Dans l’entourage du Premier ministre, on s’est agacé récemment, disant qu’il y avait trop de Français, actuellement, dans les ministères, en tant que conseillers, quel est le bon équilibre en cette période de reconstruction en ce qui concerne le rôle de l’ancienne puissance coloniale ?
J’ai peine à croire à ce qui est dit sur ce chapitre. Parce que je ne vois pas où sont les Français conseillers dans les ministères. Tout est ivoirisé depuis longtemps.

En ce moment on est beaucoup en train de parler de reconstruction, de contrat, et les Français sont là en force…
Je ne le pense pas parce que toutes les affaires qui se traitent se font par appel d’offre international. Par conséquent, il n’y a pas de préférence pour une nationalité donnée.

Quand vous voyez les propos de l’avocat Robert Bourgi qui parle de sac d’argent donné par cinq Chefs d’Etat africains. Quelle est votre réaction ?
Sous réserve que soit vrai ce que vous dites.

Ce genre de pratiques quand vous étiez Président se faisait parmi les Chefs d’Etat africains, transporter des billets de banque comme ça en France ?
Cela n’a pas été le cas au moment où j’étais Président de la République de Côte d’Ivoire. D’abord, nous étions sur ajustement structurel très sévère et nous n’avions pas de ressources pour les distraire à l’extérieur.

Et que pensez-vous des propos de Robert Bourgi ?
Mais, je n’en pense rien. Ce que je déplore, personnellement, c’est qu’ayant servi à des postes pendant de nombreuses années, on attend quarante ans après pour cracher un peu dans le verre où l’on a bu.

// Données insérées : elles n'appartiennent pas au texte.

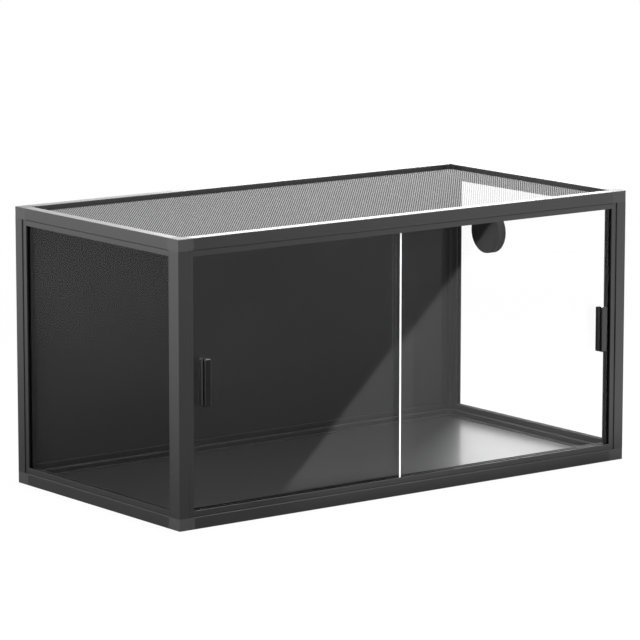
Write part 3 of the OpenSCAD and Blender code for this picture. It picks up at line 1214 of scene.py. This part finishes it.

Vous êtes encore actif dans la vie politique. Vous avez été ambassadeur de votre pays en 1960. Avec votre regard de jeune homme que vous étiez à Washington à l’époque, est ce que vous imaginiez que la Côte d’Ivoire, aujourd’hui, serait en situation dans laquelle elle est ?
Certainement pas. D’abord parce que, il est pratiquement impossible à l’homme de voir l’avenir mais enfin, avec le recul et les analyses, on peut estimer que ces situations arrivent à de nombreux pays dans le monde. A citer le cas de l’Amérique avec la guerre de sécession. Ce qui nous est arrivé est un accident de parcours qui ne se répètera pas, j’espère.